TAP (Trans-Adriatic Pipeline) is a project of Norway’s Statoil and the Elektrizitaetsgesellschaft Laufenburg (EGL of Switzerland) with 42.5 percent each, and E.ON Ruhrgas with 15 percent of the shares. The German minority shareholder is a late add-on, as EU anchor for TAP’s non-EU stakeholders. TAP proposes to access those same 10 bcm of Azerbaijani gas annually, using Turkey’s existing pipelines (as would the Italian-Greek joint venture – see above) into Greece; build a new pipeline across Greece and Albania to the Adriatic coast; build a storage site in Albania; and lay a pipeline on the Adriatic seabed from Albania to southeastern Italy. Part of the volume would reach Switzerland, whether by direct transportation or through swaps.

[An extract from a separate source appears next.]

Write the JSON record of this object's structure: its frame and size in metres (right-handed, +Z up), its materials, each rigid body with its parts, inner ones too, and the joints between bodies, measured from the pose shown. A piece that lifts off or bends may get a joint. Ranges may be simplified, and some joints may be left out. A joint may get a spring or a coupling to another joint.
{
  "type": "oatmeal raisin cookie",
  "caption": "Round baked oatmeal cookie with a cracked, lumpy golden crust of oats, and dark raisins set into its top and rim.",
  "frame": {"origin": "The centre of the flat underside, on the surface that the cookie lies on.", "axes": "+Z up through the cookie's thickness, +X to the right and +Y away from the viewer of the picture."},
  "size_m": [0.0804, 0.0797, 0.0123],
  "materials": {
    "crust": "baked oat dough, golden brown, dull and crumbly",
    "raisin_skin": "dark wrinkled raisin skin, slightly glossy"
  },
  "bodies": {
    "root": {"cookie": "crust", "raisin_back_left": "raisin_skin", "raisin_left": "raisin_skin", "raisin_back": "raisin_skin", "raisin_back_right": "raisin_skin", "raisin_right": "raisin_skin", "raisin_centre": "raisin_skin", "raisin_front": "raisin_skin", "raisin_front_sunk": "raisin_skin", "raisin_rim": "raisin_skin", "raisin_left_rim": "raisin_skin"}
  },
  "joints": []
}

Greece was never enthusiastic about TAP because of Albania’s involvement in this project, whereas Greece’s own Desfa/Depa is a stakeholder in the Poseidon project (see above), rival to TAP. Perhaps as an incentive to Greece, TAP partners now propose to build a longer pipeline on Greece’s territory, starting from East Macedonia/Thrace, instead of starting from Central Macedonia as previously proposed (Financial Times, August 8).
TAP is sprouting new proposals for an interconnector pipeline along the Adriatic coast, to run from Albania via Montenegro and Bosnia into Croatia. This interconnector with an annual capacity of 5 bcm could draw “Caspian” (Azerbaijani?) gas from the TAP pipeline to supply those countries. The TAP consortium has signed memorandums of understanding with each of them (TAP press releases, July 21).

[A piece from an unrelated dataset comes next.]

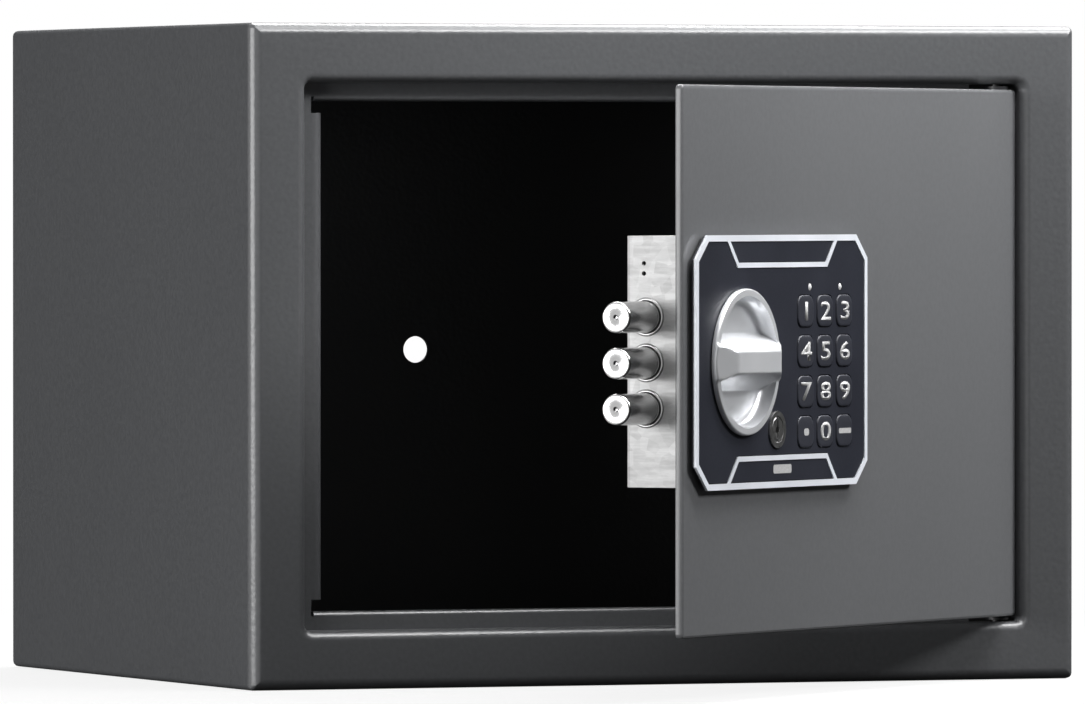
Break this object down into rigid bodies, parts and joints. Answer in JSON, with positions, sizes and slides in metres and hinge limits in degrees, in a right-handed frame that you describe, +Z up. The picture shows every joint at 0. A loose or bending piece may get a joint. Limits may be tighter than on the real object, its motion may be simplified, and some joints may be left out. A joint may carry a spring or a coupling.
{
  "type": "electronic keypad safe",
  "caption": "Small steel box safe with a right-hinged door, electronic keypad, turn knob and live bolts that slide inside a sheet steel lock case.",
  "frame": {"origin": "centre of the cabinet's base", "axes": "+Z up, the doorway faces -Y, the back wall faces +Y, the door's hinge is on the +X side"},
  "size_m": [0.31, 0.4196, 0.23],
  "materials": {
    "cabinet_paint": "hammered",
    "door_paint": "hammered",
    "panel_plastic": "satin",
    "key_plastic": "satin",
    "silver_line": "satin",
    "satin_chrome": "satin",
    "bolt_chrome": "polished",
    "galvanised_sheet": "galvanised",
    "plain_steel": "machined",
    "black_plastic": "satin",
    "black_steel": "blackened",
    "copper_winding": "enamelled wire",
    "circuit_board": "satin",
    "cell_sleeve": "gloss",
    "red_plastic": "gloss",
    "lamp_lens": "clear"
  },
  "bodies": {
    "cabinet": {"cabinet_wrap": "cabinet_paint", "front_frame": "cabinet_paint", "back_panel": "cabinet_paint", "hinge_pin_upper": "black_steel", "hinge_pin_lower": "black_steel"},
    "door": {"door_plate": "door_paint", "hinge_knuckle_upper": "door_paint", "hinge_knuckle_lower": "door_paint", "hinge_washer_upper": "black_plastic", "hinge_washer_lower": "black_plastic", "escutcheon": "panel_plastic", "escutcheon_trim": "silver_line", "keypad_board": "black_plastic", "led_left": "lamp_lens", "led_right": "lamp_lens", "lock_case": "galvanised_sheet", "case_screw_1": "plain_steel", "case_screw_2": "plain_steel", "case_screw_3": "plain_steel", "case_screw_4": "plain_steel", "bolt_guide": "galvanised_sheet", "solenoid_frame": "galvanised_sheet", "solenoid_coil": "copper_winding", "override_housing": "plain_steel", "control_board": "circuit_board", "battery_holder": "black_plastic", "battery_cell_1": "cell_sleeve", "battery_cell_2": "cell_sleeve", "battery_cell_3": "cell_sleeve", "battery_cell_4": "cell_sleeve"},
    "knob": {"knob": "satin_chrome", "spindle": "plain_steel", "crank": "plain_steel"},
    "bolt_work": {"bolt_carrier": "galvanised_sheet", "bolt_upper": "bolt_chrome", "bolt_middle": "bolt_chrome", "bolt_lower": "bolt_chrome"},
    "plunger": {"solenoid_plunger": "plain_steel"},
    "override_key": {"override_plug": "plain_steel", "override_cam": "plain_steel"},
    "battery_cover": {"battery_cover": "black_plastic"},
    "reset_button": {"reset_button": "red_plastic"},
    "key_1": {"key_1": "key_plastic"},
    "key_2": {"key_2": "key_plastic"},
    "key_3": {"key_3": "key_plastic"},
    "key_4": {"key_4": "key_plastic"},
    "key_5": {"key_5": "key_plastic"},
    "key_6": {"key_6": "key_plastic"},
    "key_7": {"key_7": "key_plastic"},
    "key_8": {"key_8": "key_plastic"},
    "key_9": {"key_9": "key_plastic"},
    "key_dot": {"key_dot": "key_plastic"},
    "key_0": {"key_0": "key_plastic"},
    "key_dash": {"key_dash": "key_plastic"}
  },
  "joints": [
    {"name": "door_swing", "type": "hinge", "parent": "cabinet", "child": "door", "pos_m": [0.1274, -0.119, 0.115], "axis": [0, 0, 1], "range_deg": [-41.3, 58.7]},
    {"name": "knob_turn", "type": "hinge", "parent": "door", "child": "knob", "pos_m": [-0.03387, -0.268, 0.1144], "axis": [-0.66, 0.7513, 0], "range_deg": [0, 90]},
    {"name": "bolt_slide", "type": "slide", "parent": "door", "child": "bolt_work", "axis": [0.7513, 0.66, 0], "range_m": [0, 0.02149]},
    {"name": "plunger_slide", "type": "slide", "parent": "door", "child": "plunger", "axis": [0, 0, -1], "range_m": [-0.005, 0]},
    {"name": "override_turn", "type": "hinge", "parent": "door", "child": "override_key", "pos_m": [-0.01472, -0.25117, 0.0912], "axis": [0.66, -0.7513, 0], "range_deg": [0, 90]},
    {"name": "battery_cover_slide", "type": "slide", "parent": "door", "child": "battery_cover", "axis": [0.7513, 0.66, 0], "range_m": [0, 0.012]},
    {"name": "reset_press", "type": "slide", "parent": "door", "child": "reset_button", "axis": [0.66, -0.7513, 0], "range_m": [0, 0.0015], "stiffness_N_per_m": 400},
    {"name": "key_1_press", "type": "slide", "parent": "door", "child": "key_1", "axis": [-0.66, 0.7513, 0], "range_m": [0, 0.0005], "stiffness_N_per_m": 1500},
    {"name": "key_2_press", "type": "slide", "parent": "door", "child": "key_2", "axis": [-0.66, 0.7513, 0], "range_m": [0, 0.0005], "stiffness_N_per_m": 1500},
    {"name": "key_3_press", "type": "slide", "parent": "door", "child": "key_3", "axis": [-0.66, 0.7513, 0], "range_m": [0, 0.0005], "stiffness_N_per_m": 1500},
    {"name": "key_4_press", "type": "slide", "parent": "door", "child": "key_4", "axis": [-0.66, 0.7513, 0], "range_m": [0, 0.0005], "stiffness_N_per_m": 1500},
    {"name": "key_5_press", "type": "slide", "parent": "door", "child": "key_5", "axis": [-0.66, 0.7513, 0], "range_m": [0, 0.0005], "stiffness_N_per_m": 1500},
    {"name": "key_6_press", "type": "slide", "parent": "door", "child": "key_6", "axis": [-0.66, 0.7513, 0], "range_m": [0, 0.0005], "stiffness_N_per_m": 1500},
    {"name": "key_7_press", "type": "slide", "parent": "door", "child": "key_7", "axis": [-0.66, 0.7513, 0], "range_m": [0, 0.0005], "stiffness_N_per_m": 1500},
    {"name": "key_8_press", "type": "slide", "parent": "door", "child": "key_8", "axis": [-0.66, 0.7513, 0], "range_m": [0, 0.0005], "stiffness_N_per_m": 1500},
    {"name": "key_9_press", "type": "slide", "parent": "door", "child": "key_9", "axis": [-0.66, 0.7513, 0], "range_m": [0, 0.0005], "stiffness_N_per_m": 1500},
    {"name": "key_dot_press", "type": "slide", "parent": "door", "child": "key_dot", "axis": [-0.66, 0.7513, 0], "range_m": [0, 0.0005], "stiffness_N_per_m": 1500},
    {"name": "key_0_press", "type": "slide", "parent": "door", "child": "key_0", "axis": [-0.66, 0.7513, 0], "range_m": [0, 0.0005], "stiffness_N_per_m": 1500},
    {"name": "key_dash_press", "type": "slide", "parent": "door", "child": "key_dash", "axis": [-0.66, 0.7513, 0], "range_m": [0, 0.0005], "stiffness_N_per_m": 1500}
  ],
  "couplings": [
    {"joint": "bolt_slide", "follows": "knob_turn", "m_per_rad": 0.013681}
  ]
}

Swiss Energy and Ecology Minister, Doris Leuthard, most recently told her Turkish counterpart, Taner Yildiz, that accessing Azerbaijani gas through TAP is an important goal of Swiss energy policy. Yildiz replied that the decision is entirely up to Azerbaijan ( citing Anatolia news agency, August 11). However, the Swiss Foreign Minister, Micheline Calmy-Rey, plays a lead role urging Turkey to open its border with Armenia unconditionally, without the quid-pro-quo of Armenian troop withdrawal from Azerbaijan’s inner districts. Such proposals alienate Azerbaijan and have in any case failed in Turkey thus far.